Now, a normally shaped yield curve is like this. In other words, short-term interest rates are low, and then as you lend further into the future, rates go higher, obviously enough, because the risks are going to be greater if you're lending further into the future. Occasionally, however, you have more of a flat yield curve, which is what we have now when there is very little sense of differentiation in rates over time. And every so often, you have the dreaded inverted yield curve, when near term rates are actually higher than long-term rates, implying that people think the economy is going to slow down in future, and so rates are going to have to come down.
Now, if you take a look at the yield curve over the last 25 years, this shows you the gap between 10 and two-year yields in the US Treasury market. You can see there are only two periods in that whole quarter of a century when the yield curve has been inverted for any period of time.
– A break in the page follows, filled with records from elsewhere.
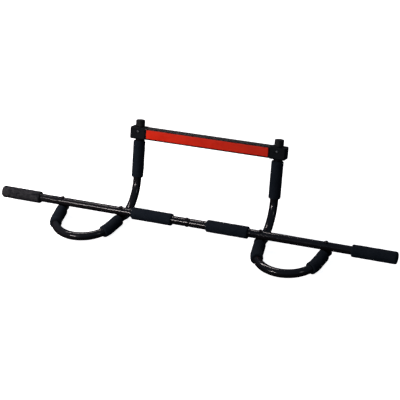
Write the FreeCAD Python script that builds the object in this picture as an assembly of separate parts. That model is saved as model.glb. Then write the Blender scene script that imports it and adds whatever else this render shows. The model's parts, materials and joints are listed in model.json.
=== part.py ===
import FreeCAD, Part
import math
import os

V = FreeCAD.Vector

# Frame: origin on the main bar's axis at its middle, +X along the bar, -Y towards the user's handles,
# +Z up. Millimetres and degrees.

# Steel tube shared by the main bar, the handles and the uprights
TUBE_R = 11.1
TUBE_WALL = 1.5
BORE_R = TUBE_R - TUBE_WALL
FIT = 0.1                      # radial clearance of a sliding or seated round fit
HOLE_CLEARANCE = 0.2           # radial clearance of a bolt in its hole

# Main bar, two halves joined in the middle by a reduced spigot and one cross bolt
BAR_HALF = 550.0
SEAM_GAP = 2.0
SEAM_EDGE = 0.9
SPIGOT_LENGTH = 60.0
SPIGOT_NECK = 8.0
JOINT_BOLT_X = -7.5
JOINT_HEAD_R = 5.0
JOINT_HEAD_HEIGHT = 0.9        # low heads, so that a hand slides over them
JOINT_HEAD_EDGE = 0.7
JOINT_HEAD_DEPTH = 2.0         # how far a head reaches down the bar's sides
JOINT_SLEEVE_WALL = 1.0
JOINT_SLEEVE_TOP = -2.0
JOINT_SLEEVE_FLOOR = 2.5       # solid part of the sleeve nut above its head
PLUG_DEPTH = 18.0
PLUG_RIM = 1.5

# Foam sleeves
FOAM_WALL = 5.0
FOAM_BORE_R = TUBE_R + FIT
FOAM_R = FOAM_BORE_R + FOAM_WALL
FOAM_CHAMFER = 3.0
HANDLE_CHAMFER = 2.1           # smaller, because the flared tube widens inside the sleeve
END_GRIP_LENGTH = 116.1
END_GRIP_CLOSED = 2.0          # foam that closes the sleeve's outer end
END_ROUND = 5.0
END_WALL = END_GRIP_CLOSED + PLUG_RIM + 1.0
CENTRE_GRIP_NEAR = 48.2

# Bolts through the bar that hold the handles and the uprights
OUTER_BARE = 65.9              # bare bar between the outer bolt and the end grip
HANDLE_SPAN = 173.0            # between a handle's two bolts
INNER_BARE = 32.7              # bare bar between the inner bolt and the centre grip
OUTER_BOLT_X = BAR_HALF - END_GRIP_LENGTH - OUTER_BARE
INNER_BOLT_X = OUTER_BOLT_X - HANDLE_SPAN
BOLT_R = 3.0
HEAD_R = 5.5
HEAD_HEIGHT = 3.3
SOCKET_SHARE = 0.36            # hexagon socket across flats, as a share of the head's width
SOCKET_DEPTH = 1.8
WASHER_R = 7.5
WASHER_THICK = 1.6
NUT_FLATS = 10.0
NUT_HEIGHT = 5.5
NUT_COLLAR = 1.6
NUT_SLACK = 0.05               # stands for the threads
BOLT_TAIL = 2.0

# Saddle washers between the round bar and the flat tube ends
SADDLE_X = 24.0
SADDLE_Y = 16.0
SADDLE_THICK = 4.0
SADDLE_RISE = 2.6
SADDLE_ROUND = 4.0

# Flattened tube ends
SLIT_HALF = 0.25
FLAT_HALF = SLIT_HALF + TUBE_WALL
FLAT_WIDTH = FLAT_HALF + math.pi * (TUBE_R - FLAT_HALF) / 2.0   # same outline length as the round tube
FLARE_STEPS = 4
HANDLE_FLAT_END = 13.0
HANDLE_FLARE_START = SADDLE_Y / 2.0 + 1.0
HANDLE_FLARE = (HANDLE_FLARE_START, HANDLE_FLARE_START + 16.0)
UPRIGHT_FLAT_END = HANDLE_FLARE_START - 0.5
UPRIGHT_FLARE = (HANDLE_FLAT_END + 2.0, HANDLE_FLAT_END + 27.0)

# Under each bolt: saddle, handle end, then upright end
STACK_TOP = -TUBE_R - FIT - SADDLE_THICK
HANDLE_FLAT_Z = STACK_TOP - FLAT_HALF
UPRIGHT_FLAT_Z = HANDLE_FLAT_Z - 2.0 * FLAT_HALF
HANDLE_SET = 2.25              # how far the round tube's axis lies below its flat end
UPRIGHT_SET = 3.15

# D-shaped handles, in a level plane below the bar
HANDLE_Z = HANDLE_FLAT_Z - HANDLE_SET
HANDLE_TOE = 9.0
HANDLE_LEG = 57.3
HANDLE_GRIP_LENGTH = 67.0
HANDLE_GRIP_START = HANDLE_FLARE_START + 9.0
HANDLE_GRIP = (HANDLE_GRIP_START, HANDLE_GRIP_START + HANDLE_GRIP_LENGTH)

# Cross bar, its end brackets and the caps
CROSS_DROP = 31.2              # cross bar's middle below the upright's top end
CROSS_HEIGHT = 31.2
CROSS_DEPTH = 28.8
CROSS_WALL = 1.5
CROSS_CORNER = 2.5
BRACKET_INNER = 19.0           # bracket either side of the upright's axis
BRACKET_OUTER = 23.0
BRACKET_PROUD = 1.2
BRACKET_ROUND = 4.0
BRACKET_NEAR = INNER_BOLT_X - BRACKET_INNER
BRACKET_FAR = INNER_BOLT_X + BRACKET_OUTER
SPIGOT_IN_CROSS = 18.0
SPIGOT_FIT = 0.2
CROSS_BOLT_UP = 5.0            # bolt above the cross bar's middle
CROSS_BOLT_R = 2.0
CROSS_HEAD_R = 3.4
CROSS_HEAD_HEIGHT = 2.0
CROSS_NUT_FLATS = 7.0
CROSS_NUT_HEIGHT = 4.0
CAP_WALL = 1.2
CAP_TOP = 3.2
CAP_GAP = 1.8
CAP_ROUND = 2.0
CAP_R = TUBE_R + FIT + CAP_WALL
CAP_SKIRT = CROSS_DROP - CROSS_HEIGHT / 2.0 - BRACKET_PROUD - CAP_GAP
STRIP_GAP = 5.0                # bare face between the strip and each bracket
STRIP_HALF = BRACKET_NEAR - STRIP_GAP
STRIP_MARGIN = 3.8
STRIP_HEIGHT = CROSS_HEIGHT - 2.0 * STRIP_MARGIN
STRIP_THICK = 0.5

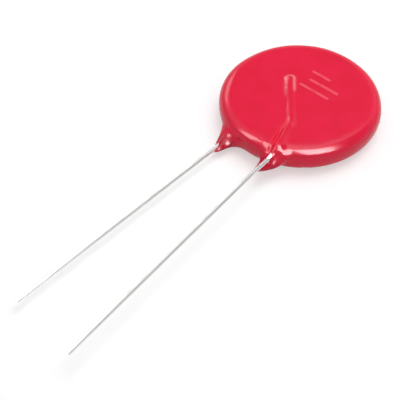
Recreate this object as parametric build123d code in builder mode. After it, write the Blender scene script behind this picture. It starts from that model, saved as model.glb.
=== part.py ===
from build123d import *
import os
from math import atan2, cos, radians, sin, sqrt, tan

# Disc varistor of the 20 mm class, lying on its back face, in millimetres.
# Frame: +Z is the front face's normal, the leads point along -Y, and the origin is the middle of the
# bounding box at its lowest point.
# The back of the part is its front turned half a turn about the disc's own Y axis.

# Zinc oxide disc and the silver layers fired on it
ceramic_dia = 20.0
ceramic_thick = 2.6
ceramic_edge = 0.15           # edge radius left by tumbling
electrode_margin = 0.8        # bare ring of ceramic around each silver layer
electrode_thick = 0.04

# Wire leads
wire_dia = 0.6
pitch = 7.5                   # between the leads where they leave the coat
lead_offset = 1.6             # between the planes that the two leads lie in
front_splay = 2.7             # how far each lead leans outwards past the coat, degrees
back_splay = 2.4
splay_radius = 3.0
front_reach = 48.7            # from the disc's centre down to the front lead's tip
back_reach = 47.4             # the other lead is cut a little shorter
snip_angle = 35.0             # slope of the cut end
inner_end = (-2.8, 1.4)       # the wire's end on the electrode, seen from its own face
knee = (2.5, -5.35)           # where the wire turns towards the pitch line
knee_radius = 2.0
edge_clearance = 0.35         # the wire runs this far past the ceramic before it drops
drop_run = 2.0                # length over which it drops to its own plane
drop_radius = 1.2

# Solder joints
solder_film = 0.04            # solder between the wire and the silver
solder_length = 5.0
solder_width = 1.9
solder_height = 0.42
solder_slope = 32.0           # taper of its flanks, degrees
solder_overrun = 0.9          # how far it reaches past the wire's end

# Dipped epoxy coat
coat_face = 0.66              # wall over the silver
coat_rim = 1.25               # wall around the ceramic's edge
coat_wire = 0.27              # wall over the wire, which makes the ridge
rim_bulge = 0.45              # how far the side stands out at mid-height
rim_round = 1.45              # edge radius between the side and a face
ridge_blend = 0.6             # fillet along the foot of the ridge

# Run-down cone on each lead: distance past the rim, half width and half height of its oval section
cone_sections = ((-1.8, 2.5, 1.1), (0.0, 1.5, 0.92), (1.3, 0.86, 0.7), (2.5, 0.52, 0.5))
cone_length = 3.6
cone_film = 0.06              # epoxy left on the wire at the cone's tip

# Derived sizes
wire_r = wire_dia / 2
ceramic_r = ceramic_dia / 2
electrode_r = ceramic_r - electrode_margin
electrode_top = ceramic_thick / 2 + electrode_thick
wire_level = electrode_top + solder_film + wire_r
coat_r = ceramic_r + coat_rim
coat_half = electrode_top + coat_face
ridge_r = wire_r + coat_wire
ridge_top = max(coat_half, wire_level + ridge_r)
exit_level = lead_offset / 2
disc_y = (max(front_reach, back_reach) - coat_r) / 2
centre = Vector(0, disc_y, ridge_top)

# Stations along a lead, from the disc's centre: over the ceramic's edge, at the rim and at the cone's tip
drop_y = -sqrt(ceramic_r**2 - (pitch / 2) ** 2) - edge_clearance
rim_y = -sqrt(coat_r**2 - (pitch / 2) ** 2)
cone_tip_y = rim_y - cone_length

sides = {"front": 1, "back": -1}
reach = {"front": front_reach, "back": back_reach}
splay = {"front": radians(front_splay), "back": radians(back_splay)}


def on_disc(x, y, z, side):
    """Point given from the disc's centre as seen from the front, turned to the back when side is -1."""
    return centre + Vector(side * x, y, side * z)


def across_exit(past, side):
    """Plane across a lead where it leaves the coat, at a distance past the rim."""
    return Plane(on_disc(pitch / 2, rim_y - past, exit_level, side), x_dir=(1, 0, 0), z_dir=(0, -1, 0))


def across_tip(face):
    """Plane across a lead at its tip, facing away from the disc."""
    run = reach[face] + cone_tip_y
    tip = on_disc(pitch / 2 + run * tan(splay[face]), -reach[face], exit_level, sides[face])
    return Plane(tip, x_dir=(0, 0, 1), z_dir=(sides[face] * sin(splay[face]), -cos(splay[face]), 0))


def wire_route(side, *beyond, bends=()):
    """Centre line of a wire as straight runs and tangent arcs, from its inner end through the given points.

    It runs diagonally over the electrode, turns at the knee, passes the ceramic's edge and drops to the
    lead's own plane.
    """
    return FilletPolyline(
        on_disc(*inner_end, wire_level, side),
        on_disc(*knee, wire_level, side),
        on_disc(pitch / 2, drop_y, wire_level, side),
        on_disc(pitch / 2, drop_y - drop_run, exit_level, side),
        *beyond,
        radius=[knee_radius, drop_radius, drop_radius, *bends],
    )


# Ceramic disc: pressed zinc oxide with its edges broken
with BuildPart() as ceramic_disc:
    with BuildSketch(Plane(centre).offset(-ceramic_thick / 2)):
        Circle(ceramic_r)
    extrude(amount=ceramic_thick)
    fillet(ceramic_disc.edges().filter_by(GeomType.CIRCLE), ceramic_edge)
ceramic_disc.part.label = "ceramic_disc"

# Electrodes: silver on both faces, short of the ceramic's edge
electrodes = {}
for face, side in sides.items():
    with BuildPart() as electrode:
        with BuildSketch(Plane(on_disc(0, 0, ceramic_thick / 2, side), z_dir=(0, 0, side))):
            Circle(electrode_r)
        extrude(amount=electrode_thick)
    electrode.part.label = f"{face}_electrode"
    electrodes[face] = electrode.part

# Leads: round wire on the electrode, over the ceramic's edge, down to its plane and straight out
leads = {}
for face, side in sides.items():
    cone_tip = across_exit(cone_length, side)
    tip = across_tip(face)
    with BuildPart() as lead:
        with BuildLine() as route:
            wire_route(side, cone_tip.origin, tip.offset(wire_dia).origin, bends=[splay_radius])
        with BuildSketch(Plane(route.line @ 0, z_dir=route.line % 0)):
            Circle(wire_r)
        sweep()
        split(bisect_by=tip.rotated((snip_angle, 0, 0)), keep=Keep.BOTTOM)
    lead.part.label = f"{face}_lead"
    leads[face] = lead.part

# Solder: a low loaf along the wire's end, wetted up both its sides
solders = {}
wire_angle = atan2(knee[1] - inner_end[1], knee[0] - inner_end[0])
along = solder_length / 2 - solder_overrun
for face, side in sides.items():
    loaf_centre = on_disc(
        inner_end[0] + along * cos(wire_angle), inner_end[1] + along * sin(wire_angle), electrode_top, side
    )
    loaf_plane = Plane(loaf_centre, x_dir=(side * cos(wire_angle), sin(wire_angle), 0), z_dir=(0, 0, side))
    with BuildPart() as solder:
        with BuildSketch(loaf_plane):
            SlotOverall(solder_length, solder_width)
        extrude(amount=solder_height, taper=solder_slope)
        add(leads[face], mode=Mode.SUBTRACT)
    solder.part.label = f"{face}_solder"
    solders[face] = solder.part

# Coat: rounded disc, a ridge over each wire and a run-down cone on each lead
with BuildPart() as coat:
    with BuildSketch(Plane(centre, x_dir=(1, 0, 0), z_dir=(0, -1, 0))) as section:
        with BuildLine():
            shoulder = coat_r - rim_bulge
            Line((0, -coat_half), (shoulder, -coat_half))
            ThreePointArc((shoulder, -coat_half), (coat_r, 0), (shoulder, coat_half))
            Polyline((shoulder, coat_half), (0, coat_half), (0, -coat_half))
        make_face()
        fillet(section.vertices().group_by(Axis.X)[-1], rim_round)
    revolve(axis=Axis(centre, (0, 0, 1)))
    for face, side in sides.items():
        with BuildLine() as route:
            wire_route(side, across_exit(cone_length / 2, side).origin)
        with BuildSketch(Plane(route.line @ 0, z_dir=route.line % 0)):
            Circle(ridge_r)
        sweep()
        with Locations(route.line @ 0):
            Sphere(ridge_r)
        flat = coat.faces().filter_by(Plane.XY).sort_by(Axis((0, 0, 0), (0, 0, side)))[-1]
        foot = flat.edges().filter_by(lambda edge: edge.length < coat_r)
        fillet(foot, ridge_blend)
        for past, half_width, half_height in cone_sections:
            with BuildSketch(across_exit(past, side)):
                Ellipse(half_width, half_height)
        with BuildSketch(across_exit(cone_length, side)):
            Circle(wire_r + cone_film)
        loft()
    for piece in (ceramic_disc.part, *electrodes.values(), *solders.values(), *leads.values()):
        add(piece, mode=Mode.SUBTRACT)
coat.part.label = "coat"

os.makedirs("parts", exist_ok=True)
for piece in (coat.part, ceramic_disc.part, *electrodes.values(), *solders.values(), *leads.values()):
    export_step(piece, f"parts/{piece.label}.step")
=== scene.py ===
import bpy
import numpy as np
from math import cos, pi, radians, sin, sqrt
from mathutils import Matrix, Vector


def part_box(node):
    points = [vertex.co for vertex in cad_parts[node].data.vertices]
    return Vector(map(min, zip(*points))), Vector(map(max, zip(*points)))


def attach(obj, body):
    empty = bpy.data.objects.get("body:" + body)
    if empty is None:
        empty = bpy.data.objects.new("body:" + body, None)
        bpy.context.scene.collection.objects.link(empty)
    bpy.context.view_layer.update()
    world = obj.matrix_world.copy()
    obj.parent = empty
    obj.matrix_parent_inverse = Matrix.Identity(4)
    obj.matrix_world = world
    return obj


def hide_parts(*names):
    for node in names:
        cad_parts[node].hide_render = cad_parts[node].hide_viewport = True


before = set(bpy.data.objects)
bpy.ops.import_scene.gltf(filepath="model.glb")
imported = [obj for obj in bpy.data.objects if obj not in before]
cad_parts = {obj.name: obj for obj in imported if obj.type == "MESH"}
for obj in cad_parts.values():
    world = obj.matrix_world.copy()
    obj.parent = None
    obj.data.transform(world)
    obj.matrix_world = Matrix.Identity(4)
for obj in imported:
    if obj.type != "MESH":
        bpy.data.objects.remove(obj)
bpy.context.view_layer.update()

# Camera ------------------------------------------------------------------------------------------
# A close-up lens looks down on the part from beyond the tips of its leads, over the front lead, and
# turns a little about its own axis.
MM = 0.001
camera_target = Vector((1.2, -3.5, 2.2)) * MM
camera_azimuth = radians(42.4)
camera_elevation = radians(50.1)
camera_roll = radians(-0.9)
camera_distance = 110.5 * MM
turn = Matrix.Rotation(camera_azimuth, 3, "Z")
lift = Matrix.Rotation(-camera_elevation, 3, "X")
towards_camera = turn @ lift @ Vector((0, -1, 0))
camera = bpy.data.objects.new("camera", bpy.data.cameras.new("camera"))
bpy.context.scene.collection.objects.link(camera)
camera.data.sensor_width = 36.0
camera.data.lens = 78.3
camera.data.clip_start = 5 * MM
camera.location = camera_target + camera_distance * towards_camera
aim = (-towards_camera).to_track_quat("-Z", "Y").to_matrix()
camera.rotation_euler = (aim @ Matrix.Rotation(camera_roll, 3, "Z")).to_euler()
bpy.context.scene.camera = camera

# Ceramic disc ------------------------------------------------------------------------------------
# The working part, sealed inside: zinc oxide grains with traces of other oxides, pressed and fired to a
# dark, slightly rough biscuit with pale grain boundaries.
def finish(name, metallic, roughness):
    """A node material with plain constants on its shader, and that material's nodes, links and shader."""
    material = bpy.data.materials.new(name)
    material.use_nodes = True
    tree = material.node_tree
    shader = tree.nodes["Principled BSDF"]
    shader.inputs["Metallic"].default_value = metallic
    shader.inputs["Roughness"].default_value = roughness
    return material, tree.nodes, tree.links, shader


def noise(nodes, links, scale, detail, stretch=(1, 1, 1)):
    """Noise on Object coordinates, in features per metre, stretched by a Mapping node."""
    place = nodes.new("ShaderNodeTexCoord")
    mapping = nodes.new("ShaderNodeMapping")
    mapping.inputs["Scale"].default_value = stretch
    links.new(place.outputs["Object"], mapping.inputs["Vector"])
    node = nodes.new("ShaderNodeTexNoise")
    node.inputs["Scale"].default_value = scale
    node.inputs["Detail"].default_value = detail
    links.new(mapping.outputs["Vector"], node.inputs["Vector"])
    return node.outputs["Fac"]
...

And they came before the two big financial crises and recessions - the dotcom burst followed by the recession of the early 2000s, and then, of course, before the great financial crisis and the Great Recession later in the 2000s.
Does that mean we should be worried that the yield curve is now as flat as it's been since early 2007? It's actually below 40 basis points for the first time since then, since we've heard from the Federal Reserve earlier this week. Now, arguably not. If you take a look at this period here in the late 90s, which is the era of the Clinton boom and of the great bull market in stocks that came before the dotcom bubble, you can see that the yield curve is pretty much as flat as it is now for several years. That didn't stop people making an awful lot of money in the stock markets and doing very well in the economy.
But I do think there is still reason for concern. If you take a look at the way the curve has moved in the last three or four years, there is an inexorable steady move downwards, a flattening of the curve. Ultimately, I think that is because the investors are still ultimately preoccupied by the Fed. If the yield curve is flattening, that means that you think that the Fed is more likely to make a hawkish mistake, raise rates too much in the near future, and then have to reverse course soon after. That, particularly after we heard from the Fed earlier this week, is why people are as worried as they are about a flat yield curve.